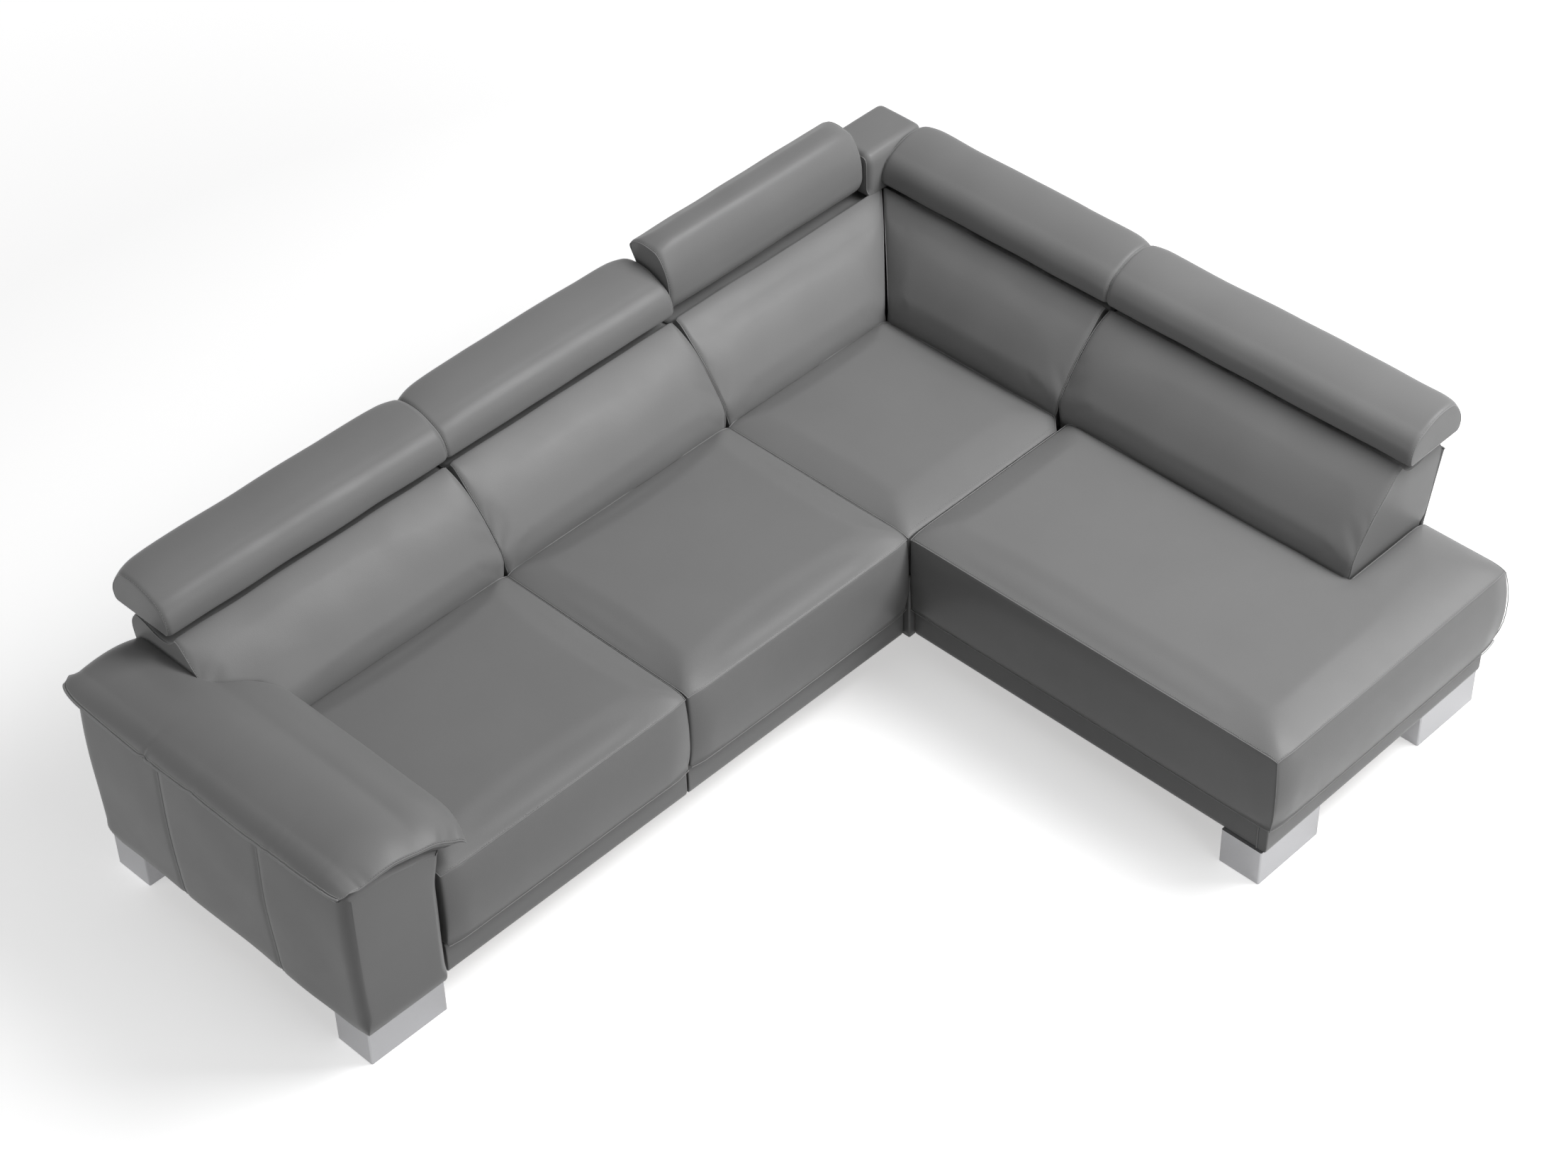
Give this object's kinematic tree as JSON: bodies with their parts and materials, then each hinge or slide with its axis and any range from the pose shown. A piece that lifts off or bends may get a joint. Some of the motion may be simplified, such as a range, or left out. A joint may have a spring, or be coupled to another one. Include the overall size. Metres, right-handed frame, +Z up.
{
  "type": "corner sofa",
  "caption": "L-shaped leather corner sofa with one padded arm, an open-ended lounger seat, bright block feet and folding headrests.",
  "frame": {"origin": "centre of the sofa's outline in plan, on the floor", "axes": "+X runs along the long side from the arm to the corner, +Y from the seats' front to their backs, +Z up"},
  "size_m": [2.7584, 2.112, 0.8721],
  "materials": {
    "leather_cushion": "smooth mid-grey leather, soft sheen",
    "leather_panel": "smooth mid-grey leather pulled tight",
    "foam": "cold foam in a thin fleece",
    "frame_wood": "bare plywood and softwood",
    "webbing": "woven elastic",
    "foot_metal": "satin bright metal",
    "hinge_steel": "black powder coat",
    "screw_steel": "zinc plated",
    "support_plastic": "black plastic"
  },
  "bodies": {
    "root": {"seat_cover_1": "leather_cushion", "seat_cover_2": "leather_cushion", "seat_cover_corner": "leather_cushion", "seat_cover_lounger": "leather_cushion", "back_cushion_1": "leather_cushion", "back_cushion_2": "leather_cushion", "back_cushion_3": "leather_cushion", "back_cushion_4": "leather_cushion", "back_cushion_5": "leather_cushion", "arm_pad": "leather_cushion", "corner_pad": "leather_cushion", "arm_cover": "leather_panel", "base_panel_1": "leather_panel", "base_panel_2": "leather_panel", "base_panel_lounger_front": "leather_panel", "base_panel_lounger_left": "leather_panel", "base_panel_lounger_right": "leather_panel", "rear_panel_long": "leather_panel", "rear_panel_short": "leather_panel", "seat_foam_1": "foam", "seat_foam_2": "foam", "seat_foam_corner": "foam", "seat_foam_lounger": "foam", "arm_frame": "frame_wood", "base_frame_corner": "frame_wood", "base_frame_long": "frame_wood", "base_frame_lounger": "frame_wood", "corner_post": "frame_wood", "back_frame_1": "frame_wood", "back_frame_2": "frame_wood", "back_frame_3": "frame_wood", "back_frame_4": "frame_wood", "back_frame_5": "frame_wood", "seat_webbing": "webbing", "feet_arm": "foot_metal", "feet_lounger": "foot_metal", "foot_corner": "foot_metal", "hinge_bracket_1": "hinge_steel", "hinge_bracket_2": "hinge_steel", "hinge_bracket_3": "hinge_steel", "hinge_bracket_4": "hinge_steel", "hinge_bracket_5": "hinge_steel", "module_connectors": "hinge_steel", "foot_screws": "screw_steel", "support_feet": "support_plastic"},
    "headrest_1": {"headrest_cushion_1": "leather_cushion", "headrest_board_1": "frame_wood", "hinge_arm_1": "hinge_steel"},
    "headrest_2": {"headrest_cushion_2": "leather_cushion", "headrest_board_2": "frame_wood", "hinge_arm_2": "hinge_steel"},
    "headrest_3": {"headrest_cushion_3": "leather_cushion", "headrest_board_3": "frame_wood", "hinge_arm_3": "hinge_steel"},
    "headrest_4": {"headrest_cushion_4": "leather_cushion", "headrest_board_4": "frame_wood", "hinge_arm_4": "hinge_steel"},
    "headrest_5": {"headrest_cushion_5": "leather_cushion", "headrest_board_5": "frame_wood", "hinge_arm_5": "hinge_steel"}
  },
  "joints": [
    {"name": "headrest_1_tilt", "type": "hinge", "parent": "root", "child": "headrest_1", "pos_m": [-0.75, 0.913, 0.733], "axis": [1, 0, 0], "range_deg": [0, 62]},
    {"name": "headrest_2_tilt", "type": "hinge", "parent": "root", "child": "headrest_2", "pos_m": [0.045, 0.913, 0.733], "axis": [1, 0, 0], "range_deg": [0, 62]},
    {"name": "headrest_3_tilt", "type": "hinge", "parent": "root", "child": "headrest_3", "pos_m": [0.77, 0.913, 0.733], "axis": [1, 0, 0], "range_deg": [-62, 0]},
    {"name": "headrest_4_tilt", "type": "hinge", "parent": "root", "child": "headrest_4", "pos_m": [1.236, 0.477, 0.733], "axis": [0, -1, 0], "range_deg": [0, 62]},
    {"name": "headrest_5_tilt", "type": "hinge", "parent": "root", "child": "headrest_5", "pos_m": [1.236, -0.365, 0.733], "axis": [0, -1, 0], "range_deg": [0, 62]}
  ]
}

## Exercise requirements
Return all the data exactly as given.

## Reply to the task
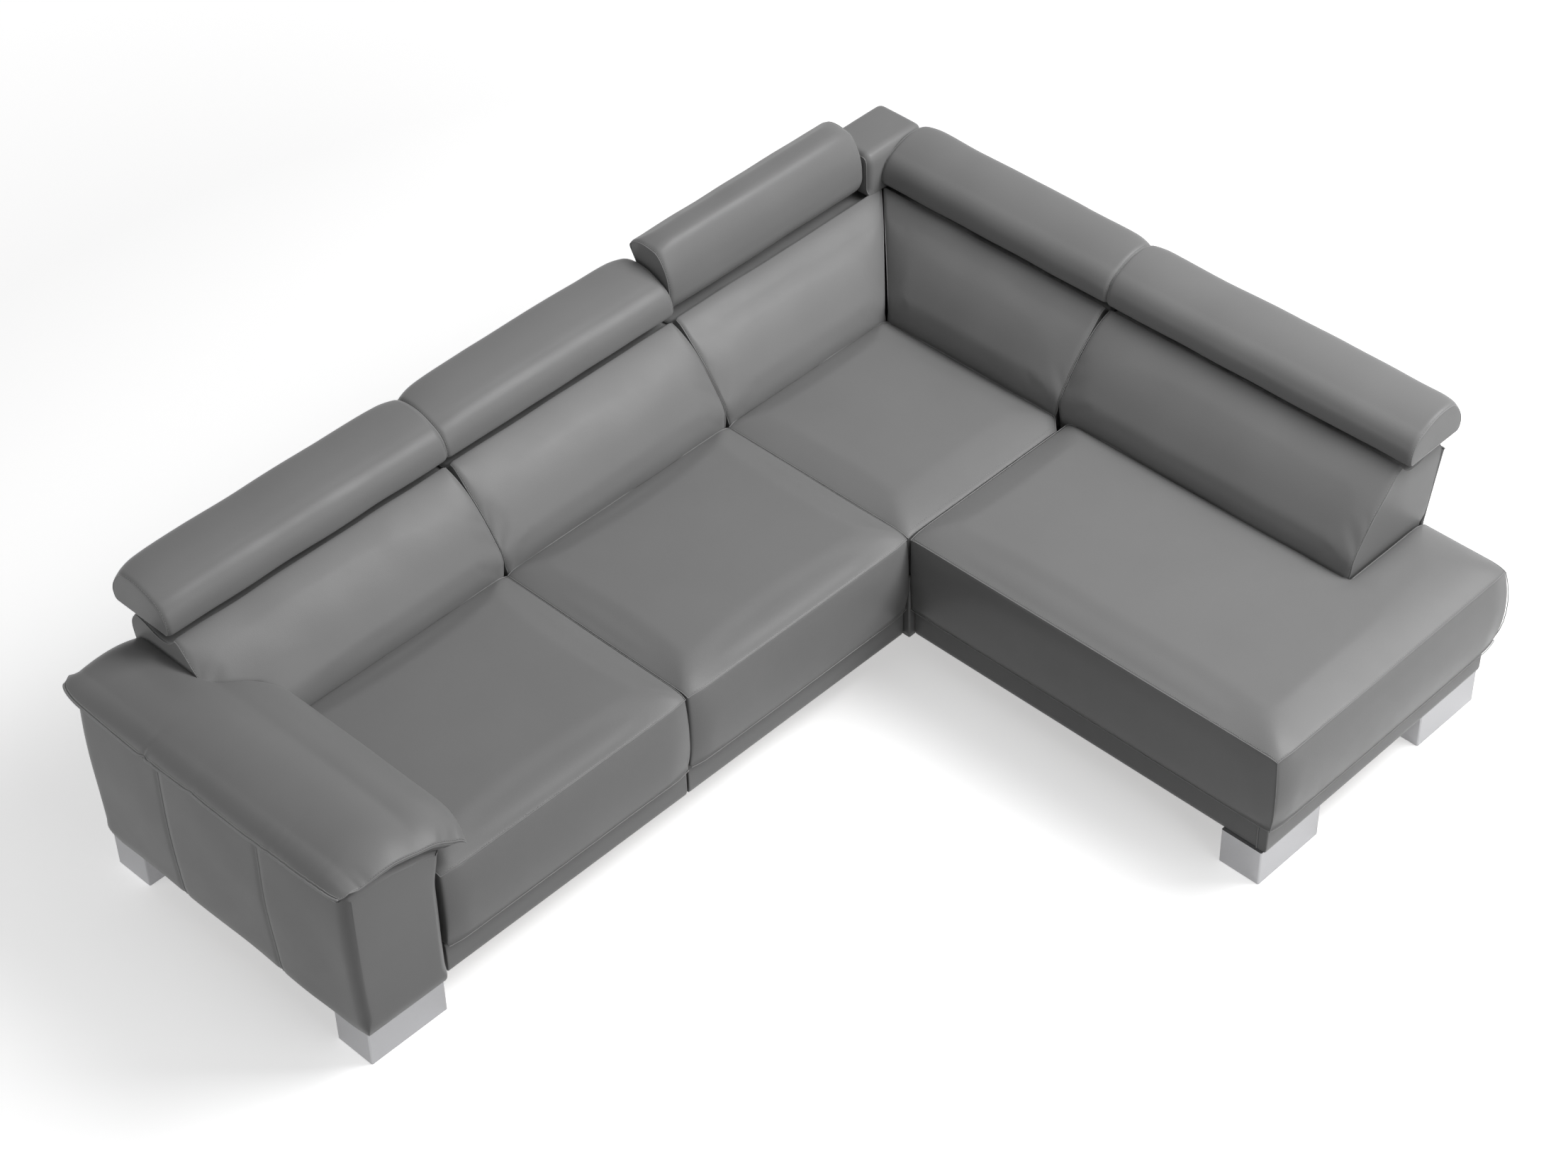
Give this object's kinematic tree as JSON: bodies with their parts and materials, then each hinge or slide with its axis and any range from the pose shown. A piece that lifts off or bends may get a joint. Some of the motion may be simplified, such as a range, or left out. A joint may have a spring, or be coupled to another one. Include the overall size. Metres, right-handed frame, +Z up.
{
  "type": "corner sofa",
  "caption": "L-shaped leather corner sofa with one padded arm, an open-ended lounger seat, bright block feet and folding headrests.",
  "frame": {"origin": "centre of the sofa's outline in plan, on the floor", "axes": "+X runs along the long side from the arm to the corner, +Y from the seats' front to their backs, +Z up"},
  "size_m": [2.7584, 2.112, 0.8721],
  "materials": {
    "leather_cushion": "smooth mid-grey leather, soft sheen",
    "leather_panel": "smooth mid-grey leather pulled tight",
    "foam": "cold foam in a thin fleece",
    "frame_wood": "bare plywood and softwood",
    "webbing": "woven elastic",
    "foot_metal": "satin bright metal",
    "hinge_steel": "black powder coat",
    "screw_steel": "zinc plated",
    "support_plastic": "black plastic"
  },
  "bodies": {
    "root": {"seat_cover_1": "leather_cushion", "seat_cover_2": "leather_cushion", "seat_cover_corner": "leather_cushion", "seat_cover_lounger": "leather_cushion", "back_cushion_1": "leather_cushion", "back_cushion_2": "leather_cushion", "back_cushion_3": "leather_cushion", "back_cushion_4": "leather_cushion", "back_cushion_5": "leather_cushion", "arm_pad": "leather_cushion", "corner_pad": "leather_cushion", "arm_cover": "leather_panel", "base_panel_1": "leather_panel", "base_panel_2": "leather_panel", "base_panel_lounger_front": "leather_panel", "base_panel_lounger_left": "leather_panel", "base_panel_lounger_right": "leather_panel", "rear_panel_long": "leather_panel", "rear_panel_short": "leather_panel", "seat_foam_1": "foam", "seat_foam_2": "foam", "seat_foam_corner": "foam", "seat_foam_lounger": "foam", "arm_frame": "frame_wood", "base_frame_corner": "frame_wood", "base_frame_long": "frame_wood", "base_frame_lounger": "frame_wood", "corner_post": "frame_wood", "back_frame_1": "frame_wood", "back_frame_2": "frame_wood", "back_frame_3": "frame_wood", "back_frame_4": "frame_wood", "back_frame_5": "frame_wood", "seat_webbing": "webbing", "feet_arm": "foot_metal", "feet_lounger": "foot_metal", "foot_corner": "foot_metal", "hinge_bracket_1": "hinge_steel", "hinge_bracket_2": "hinge_steel", "hinge_bracket_3": "hinge_steel", "hinge_bracket_4": "hinge_steel", "hinge_bracket_5": "hinge_steel", "module_connectors": "hinge_steel", "foot_screws": "screw_steel", "support_feet": "support_plastic"},
    "headrest_1": {"headrest_cushion_1": "leather_cushion", "headrest_board_1": "frame_wood", "hinge_arm_1": "hinge_steel"},
    "headrest_2": {"headrest_cushion_2": "leather_cushion", "headrest_board_2": "frame_wood", "hinge_arm_2": "hinge_steel"},
    "headrest_3": {"headrest_cushion_3": "leather_cushion", "headrest_board_3": "frame_wood", "hinge_arm_3": "hinge_steel"},
    "headrest_4": {"headrest_cushion_4": "leather_cushion", "headrest_board_4": "frame_wood", "hinge_arm_4": "hinge_steel"},
    "headrest_5": {"headrest_cushion_5": "leather_cushion", "headrest_board_5": "frame_wood", "hinge_arm_5": "hinge_steel"}
  },
  "joints": [
    {"name": "headrest_1_tilt", "type": "hinge", "parent": "root", "child": "headrest_1", "pos_m": [-0.75, 0.913, 0.733], "axis": [1, 0, 0], "range_deg": [0, 62]},
    {"name": "headrest_2_tilt", "type": "hinge", "parent": "root", "child": "headrest_2", "pos_m": [0.045, 0.913, 0.733], "axis": [1, 0, 0], "range_deg": [0, 62]},
    {"name": "headrest_3_tilt", "type": "hinge", "parent": "root", "child": "headrest_3", "pos_m": [0.77, 0.913, 0.733], "axis": [1, 0, 0], "range_deg": [-62, 0]},
    {"name": "headrest_4_tilt", "type": "hinge", "parent": "root", "child": "headrest_4", "pos_m": [1.236, 0.477, 0.733], "axis": [0, -1, 0], "range_deg": [0, 62]},
    {"name": "headrest_5_tilt", "type": "hinge", "parent": "root", "child": "headrest_5", "pos_m": [1.236, -0.365, 0.733], "axis": [0, -1, 0], "range_deg": [0, 62]}
  ]
}